Herzog is so polemical and that’s part of why I love him. I’ve never tried writing a screenplay in just five days but I would love to. I also think that this way of writing could lead to some real dreck.
It’s a great joke but it’s an expensive laugh
Danny Simon. Neil Simon’s brother, who was really very helpful to me when I was 20 years old. He was a merciless editor and that rubbed off on me. This was when I was writing television. Danny and I would work on a skit. It would be coming along fine and then either he or I might come up with a great joke. And he would say, “Yes, it’s a great joke but it’s an expensive laugh.” He meant you’re stopping the action for the joke. I didn’t want to part with it because the joke was great, but then you thought, maybe the joke is too inside and only 100 people would get it. And nobody knows who Thelonious Monk is. Danny was a merciless cutter
– Woody Allen (deadline.com)
They will probably be hustlers, too
VONNEGUT
In a creative writing class of twenty people anywhere in this country, six students will be startlingly talented. Two of those might actually publish something by and by.
INTERVIEWER
What distinguishes those two from the rest?
VONNEGUT
They will have something other than literature itself on their minds. They will probably be hustlers, too. I mean that they won’t want to wait passively for somebody to discover them. They will insist on being read.
Taking notes by hand
The problem appears to be that the laptop turns students into stenographers, people who write down everything they hear as quickly as they can. Students who take handwritten notes, however, try to process the material as they are writing it down so that they only have to write down the key ideas. Forcing the brain to extract the most vital information is actually when the learning happens.

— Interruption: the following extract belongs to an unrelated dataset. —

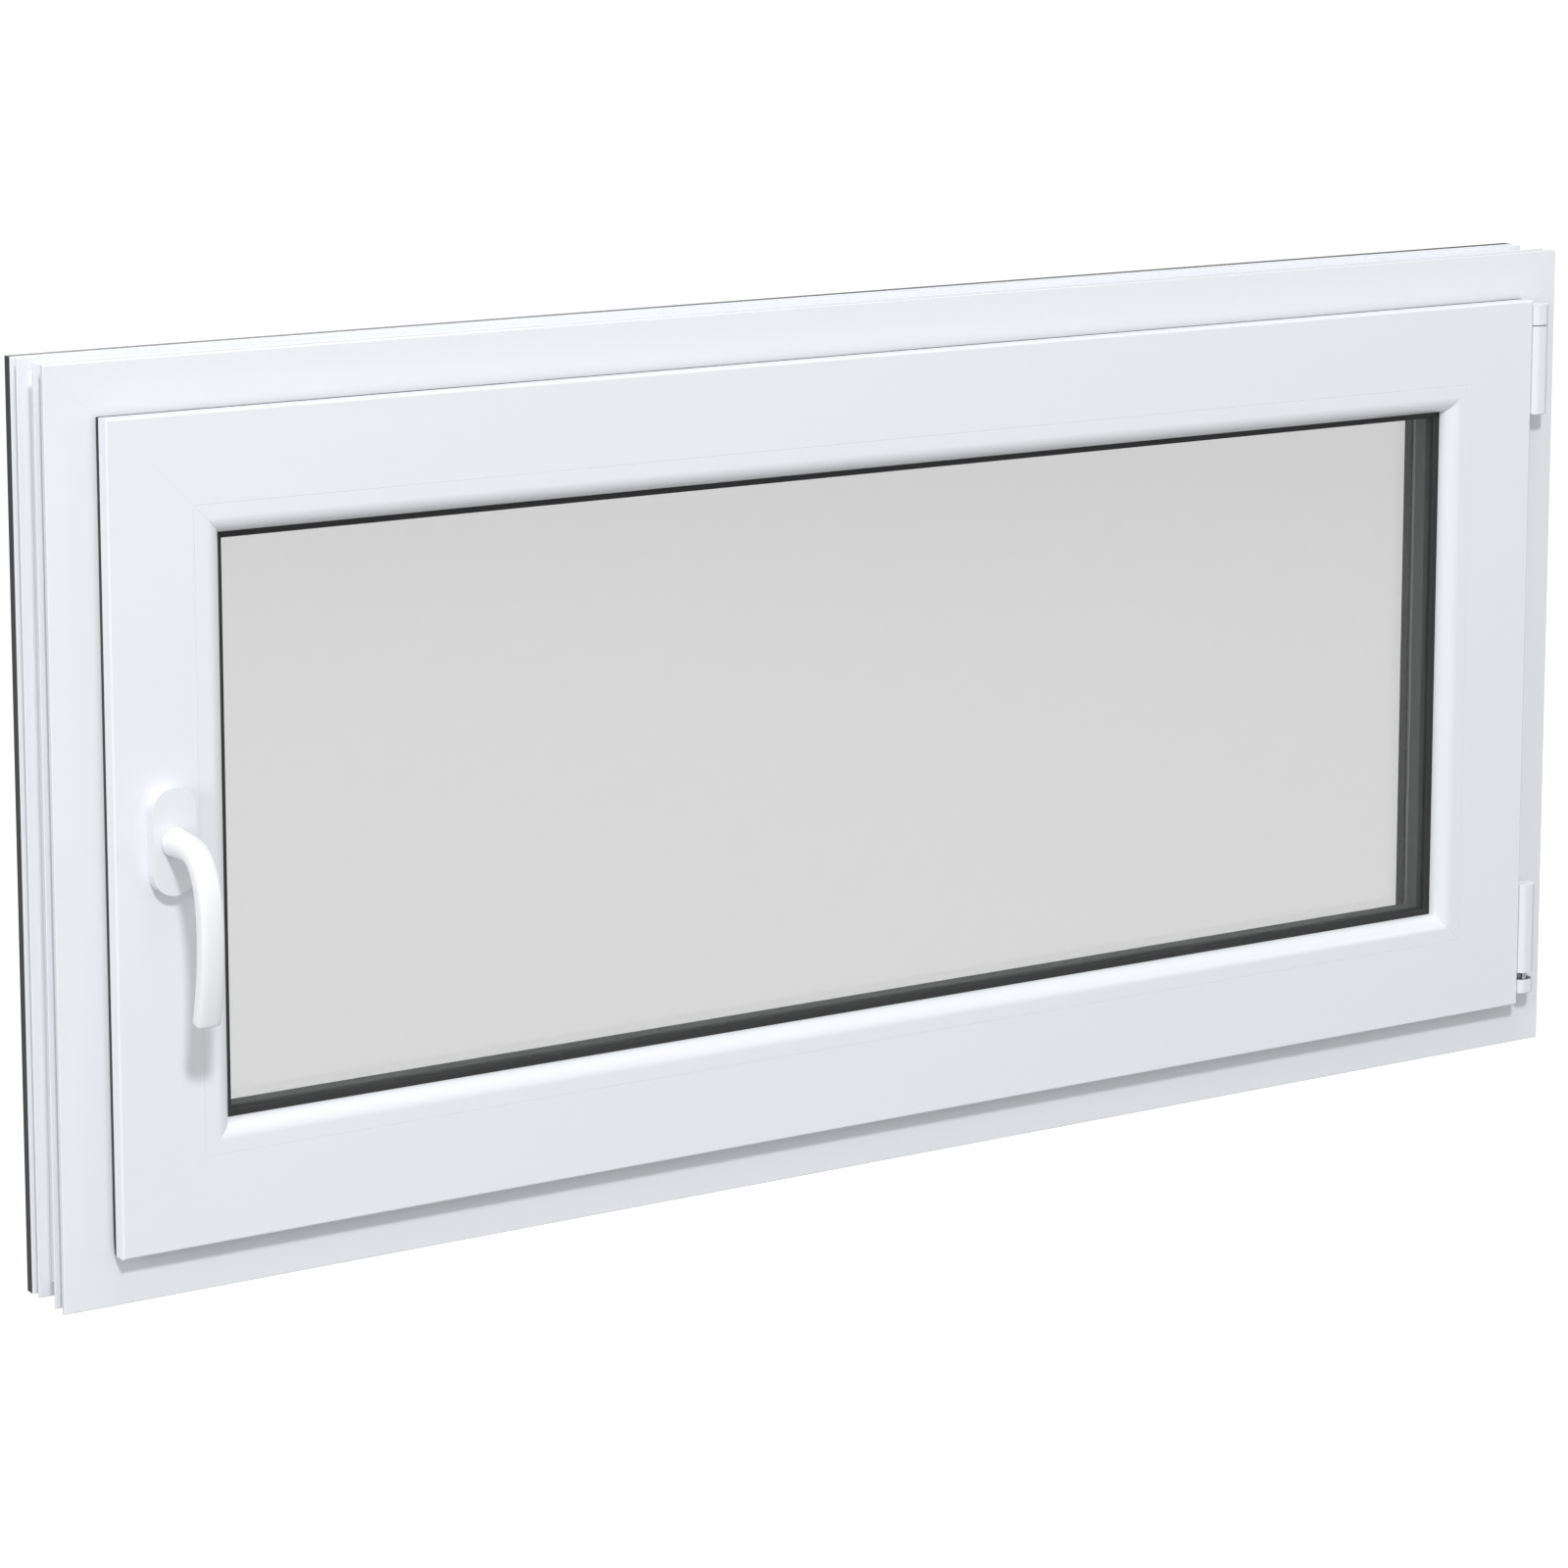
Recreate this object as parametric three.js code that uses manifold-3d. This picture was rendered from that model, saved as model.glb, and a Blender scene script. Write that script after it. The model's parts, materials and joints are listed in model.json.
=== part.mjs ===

Boredom is one of the most important things
I found this Bill Murray interview. It was him at the Toronto film festival talking about how his philosophy for working is just, you can do your best work when you’re very very relaxed. And the more relaxed you are, the better you can do what you’re trying to do. That blew my mind! That blew my fucking mind. Because up until that I thought relaxing meant like, just wasting time. You know what I mean? [But] relaxing is such a conscious effort. You don’t go on Instagram to relax, you don’t go on Facebook to relax.
Those get mistaken for relaxing so often. It becomes the practice of “Oh, I’m going to decompress by filtering in thousands of pieces of information.” All that’s doing is continuing to stress you out on a level you can’t even address…
…And it means that I’m never actually bored. And boredom is one of the most important things. If you’re never bored, your mind never wanders. And if your mind never wanders, you never get lost in thought. If you never get lost in thought, you’re never gonna think something you wouldn’t have thought otherwise.
– Dan Deacon interviewed at PopMatters (Bill Murray link)
/r/Writeresearch
The subreddit /r/writeresearch is an awesome resource for writers that want to do research on topics that don’t have an easily accessible or existing ‘literature.’
As far as creativity is concerned, isolation is required
My feeling is that as far as creativity is concerned, isolation is required. The creative person is, in any case, continually working at it. His mind is shuffling his information at all times, even when he is not conscious of it. (The famous example of Kekule working out the structure of benzene in his sleep is well-known.)
The presence of others can only inhibit this process, since creation is embarrassing. For every new good idea you have, there are a hundred, ten thousand foolish ones, which you naturally do not care to display.
– Isaac Asimov Asks, “How Do People Get New Ideas?” via Cal Newport
From the always insightful Cal Newport. Maybe as an introvert I’m biased towards the ‘brainstorming alone’ camp but my personal experience has been that a meeting room in an office is the worst place to think about anything, let alone original ideas. A good place for discussion but not for real thinking. I think of most of my ideas while alone at home, in the car, in the shower, or while watching plays/movies, reading, or in class.